If all Truman had was the Korean war he would probably be remembered as one of the worst post-war Presidents which is probably what George W Bush's fate will be.
The Korean war was not a success, it was at best a draw. It is also not quite right to say it was all the Communists fault. I used to think that as well, but when I actually took a course on the history of the period I found out how bad at foreign policy Truman actually was. He thought he could treat Stalin like a naughty little boy and have fall in line. He was really out of his depth on the international stage.
I would need to check my books and notes, but one of the big mistakes his administration made in the lead up to the Korean war was a policy statement in a speech by (I think) his Sec. of State that was supposed to “draw a line in the sand”. It told the Communists we would not let them expand past a certain point. Unfortunately, they left Korea on the other side, which the Soviets took to mean the U.S. would not interfere if North Korea invaded.
I guess the first question is why Bush’s ratings are so low. If it’s primarily due to the Iraq war, and the significance of that fades over time, I wouldn’t be surprised if his approval goes up.
Another reason is that Truman followed FDR, one of the more beloved presidents. People with an emotional attachment to FDR had a harder time looking favorably on Truman.
At the time, the public backed MacArthur in wanting to go in and nuke the hell out of North Korea and mainland China. At the time, the public felt we looked weak and that Mac had the right idea.

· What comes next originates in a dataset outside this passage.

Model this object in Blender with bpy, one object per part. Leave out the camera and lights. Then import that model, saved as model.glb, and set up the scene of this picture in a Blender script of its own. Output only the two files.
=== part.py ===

Then Truman fired him.
Now, fifty years later, we see that without that restraint, we would have been involved in a nuclear war very soon after that with the USSR. Truman did what was right in the face of popular opinion…
Truman’s stature went up because he laid the groundwork for the system of containment later executed under Acheson, he effectively arrayed long term US interests by working through and bolstering international institutions like the U.N., which established the new collective security regime, and was supplemented by the hard-power security guarantee through NATO.
These were all decisions vindicated by history, which demonstrated a long-sighted tempered kind of Wilsonian instinct.
The comparison with Bush is laughable. Bush is leaving the economy in recession, with two unresolved wars - one of which was launched on false pretences in opposition to both the collective security regime and the Powell doctrine. That approach sits in complete opposition to Truman’s upholding of the Atlantic Charter template laid down by Roosevelt and Churchill. This is an incredible departure from years of bipartisan consensus on foreign policy. Bush’s approach has been to revert to primitive exceptionalism and he has fatally undermined US interests throughout the globe and left a weakened collective security regime.
I think you’ve got it backwards. Many people back in Truman’s time felt he was too accomodating to the Communists. They were more upset about his decison to fight a limited war in Korea and accept a draw rather than let MacArthur go all out against North Korea, China, and the Soviet Union. Or to have send troops into East Germany when the Soviets blockaded Berlin. Or to send troops to support Chiang when he was losing to Mao. Or settling disputes with the Soviet Union over Greece, Turkey, Iran, and Yugoslavia by diplomatic rather than military means.
In retrospect, people are now just as happy we didn’t get involved in WWIII and acknowledge we might have lost such a war. But back in the forties and fifties, it was felt that the United States was unbeatable and the only reason for not achieving a complete victory was a lack of will.
That they are unresolved means it’s nearly impossible to really judge them like history will.
Well, let’s hope it is not fatally.
How do you think Bob McNamara is remembered? History doesn’t revert to some kindly attitude about hugely costly, erroneous jingoistic policy just because a future administration happens to salvage the situation.
Truman is invoked for one reason and one reason only here: he was a “big picture” president who left office with bad polling, only to subsequently rise in stature because of the prejudice arrayed against him at the time did not weigh with his broader legacy. Invoking him is a blatantly self-serving meme the Bushies have tried to create, more a sop for Bush’s ego than anything else, which ignores that Bush has taken an antithetical approach to Truman’s on internationalism.
Are you arguing that if we had let South Korea be conquered, we would have lost the Cold War? What’s the basis for that claim? I suppose you could argue that a lack of U.S. opposition in Korea would have emboldened the Communists to try to invade somewhere else . . . but ultimately that happened anyway.